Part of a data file
───

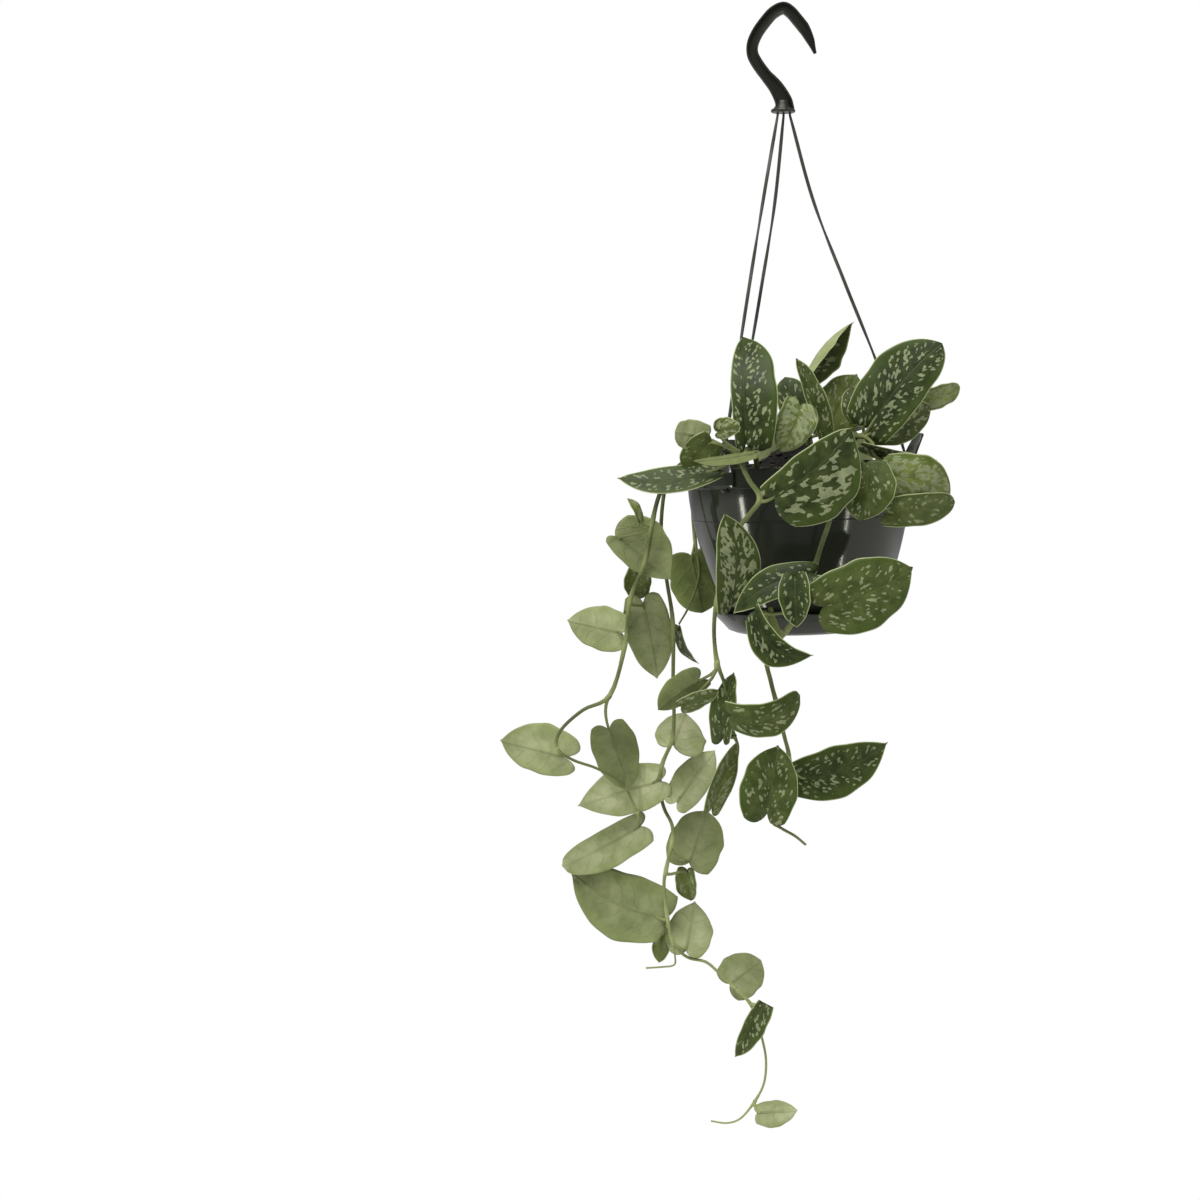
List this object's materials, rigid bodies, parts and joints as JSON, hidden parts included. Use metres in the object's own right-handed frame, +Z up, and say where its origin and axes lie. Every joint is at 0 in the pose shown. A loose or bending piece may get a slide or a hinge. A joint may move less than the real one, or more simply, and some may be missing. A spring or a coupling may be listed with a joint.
{
  "type": "hanging potted plant",
  "caption": "Trailing satin pothos in a charcoal hanging pot with flared ears, clip-on saucer, straps and a hook.",
  "frame": {"origin": "inside top of the hook's bend, where it rests on what it hangs from", "axes": "+Z up; -Y is the pictured front; +X to the pictured right"},
  "size_m": [0.2961, 0.211, 0.725],
  "materials": {
    "charcoal_plastic": "smooth glossy charcoal plastic",
    "strap_plastic": "satin dark grey plastic strap",
    "saucer_plastic": "smooth charcoal plastic",
    "potting_mix": "dark loose potting mix with bits of bark and perlite",
    "leaf_green": "satin green leaves splashed with silver, pale grey-green undersides"
  },
  "bodies": {
    "root": {"hook": "charcoal_plastic", "strap_1": "strap_plastic", "strap_2": "strap_plastic", "strap_3": "strap_plastic", "pot": "charcoal_plastic", "saucer": "saucer_plastic", "soil": "potting_mix", "stem_front_left": "leaf_green", "stem_front_right": "leaf_green", "stem_left_outer": "leaf_green", "stem_left_inner": "leaf_green", "stem_back_left": "leaf_green", "stem_crown_middle": "leaf_green", "stem_crown_right": "leaf_green", "stem_back": "leaf_green"}
  },
  "joints": []
}
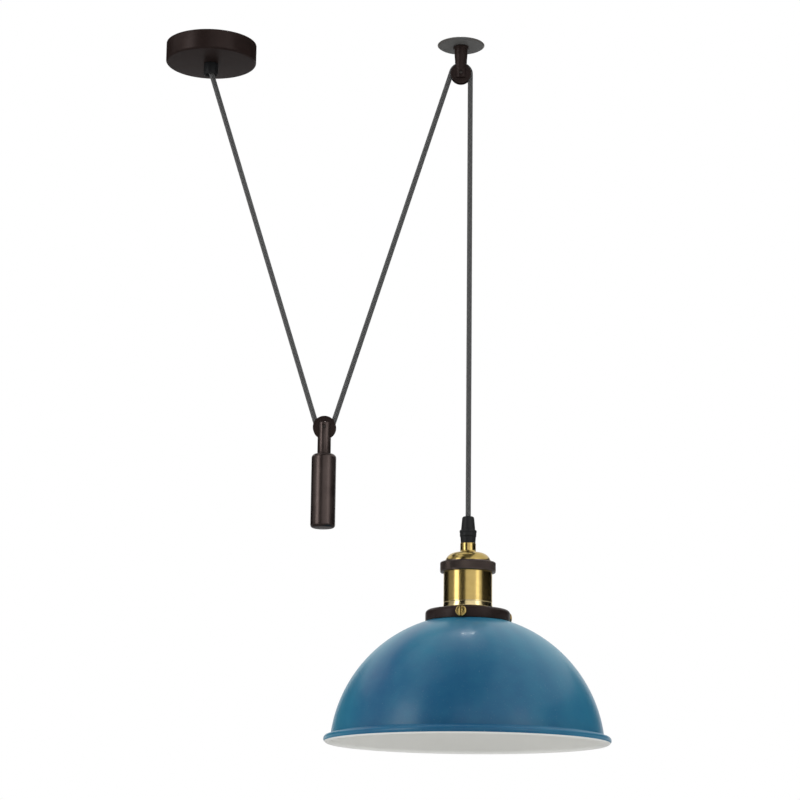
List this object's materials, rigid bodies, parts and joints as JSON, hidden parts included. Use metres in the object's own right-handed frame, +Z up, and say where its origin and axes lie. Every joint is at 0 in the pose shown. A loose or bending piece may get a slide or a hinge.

───

Repeat the preceding lines exactly, please, every one of them.

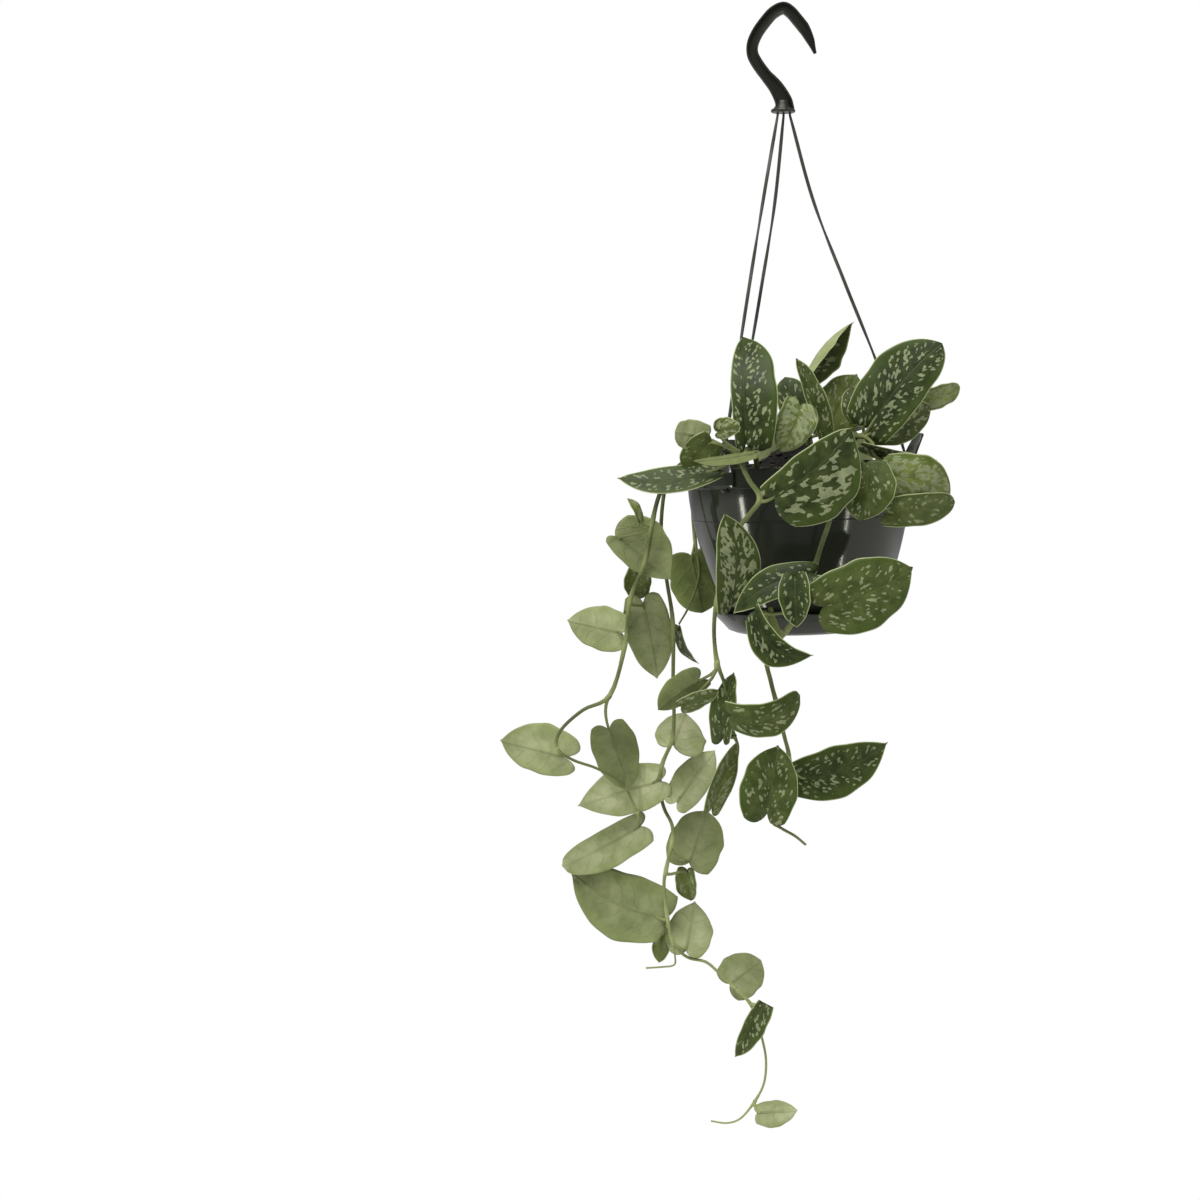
List this object's materials, rigid bodies, parts and joints as JSON, hidden parts included. Use metres in the object's own right-handed frame, +Z up, and say where its origin and axes lie. Every joint is at 0 in the pose shown. A loose or bending piece may get a slide or a hinge. A joint may move less than the real one, or more simply, and some may be missing. A spring or a coupling may be listed with a joint.
{
  "type": "hanging potted plant",
  "caption": "Trailing satin pothos in a charcoal hanging pot with flared ears, clip-on saucer, straps and a hook.",
  "frame": {"origin": "inside top of the hook's bend, where it rests on what it hangs from", "axes": "+Z up; -Y is the pictured front; +X to the pictured right"},
  "size_m": [0.2961, 0.211, 0.725],
  "materials": {
    "charcoal_plastic": "smooth glossy charcoal plastic",
    "strap_plastic": "satin dark grey plastic strap",
    "saucer_plastic": "smooth charcoal plastic",
    "potting_mix": "dark loose potting mix with bits of bark and perlite",
    "leaf_green": "satin green leaves splashed with silver, pale grey-green undersides"
  },
  "bodies": {
    "root": {"hook": "charcoal_plastic", "strap_1": "strap_plastic", "strap_2": "strap_plastic", "strap_3": "strap_plastic", "pot": "charcoal_plastic", "saucer": "saucer_plastic", "soil": "potting_mix", "stem_front_left": "leaf_green", "stem_front_right": "leaf_green", "stem_left_outer": "leaf_green", "stem_left_inner": "leaf_green", "stem_back_left": "leaf_green", "stem_crown_middle": "leaf_green", "stem_crown_right": "leaf_green", "stem_back": "leaf_green"}
  },
  "joints": []
}
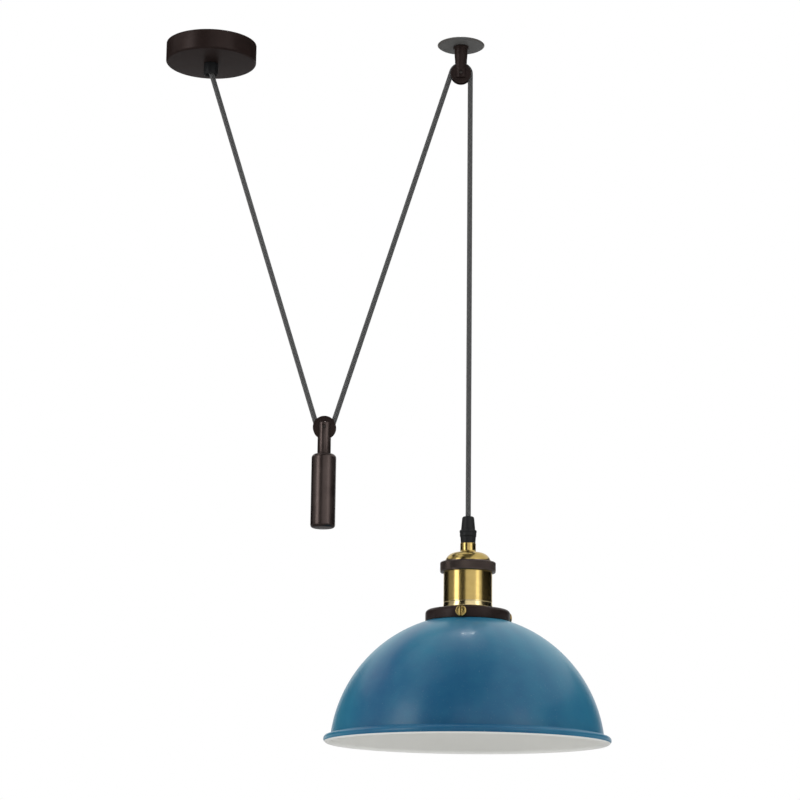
List this object's materials, rigid bodies, parts and joints as JSON, hidden parts included. Use metres in the object's own right-handed frame, +Z up, and say where its origin and axes lie. Every joint is at 0 in the pose shown. A loose or bending piece may get a slide or a hinge.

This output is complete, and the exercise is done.